Markchau commented 1 year ago

@lpm0073 Is there any approach/command that I could update the environment_subdomain and all the relevant variables for all the .hcl/.tf file at once? Thank you. If there is no choice, then I need either manually update all the files or restart the whole process on creating a new repo. I could find a make file with the cookiecutter command, but I think it's used on creating the repo only

lpm0073 commented 1 year ago

the only variable that you need to modify is environment_subdomain, located in env.hcl. But since you're raising the question, for any future, larger modifications that you might make, you can re-run the cookiecutter, which will regenerate all of the files in the repository.

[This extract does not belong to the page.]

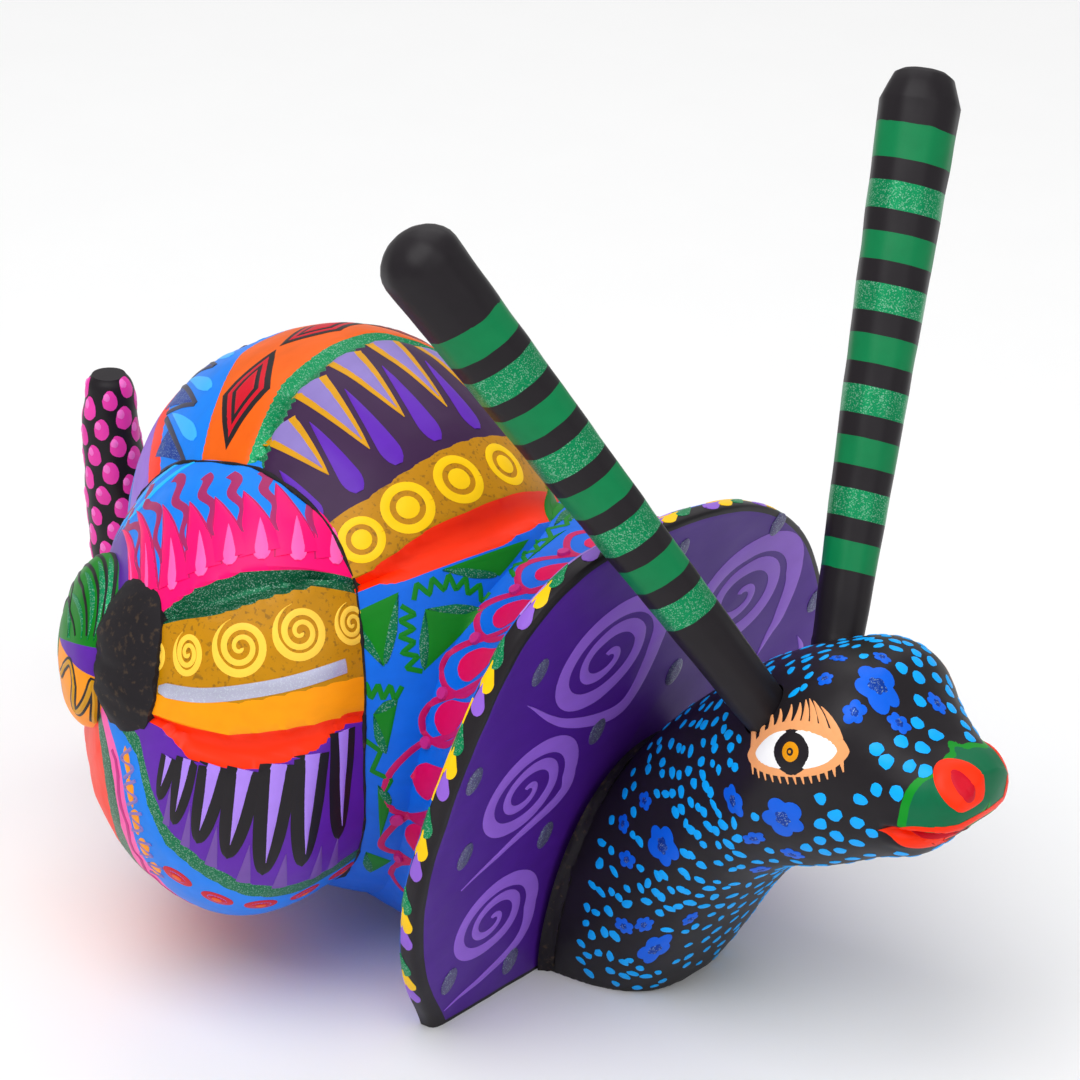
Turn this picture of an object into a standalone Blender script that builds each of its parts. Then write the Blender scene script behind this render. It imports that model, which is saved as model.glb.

Markonick commented 1 year ago

From my side @lpm0073 comments on "build stack first then build environment" worked like a charm. I ran into a few snags sure, some of which were related to IAM permissions etc but nothing that was a show-stopper and nothing further related to this specific issue.

lpm0073 commented 1 year ago

Thanks, @Markonick. Closing this issue.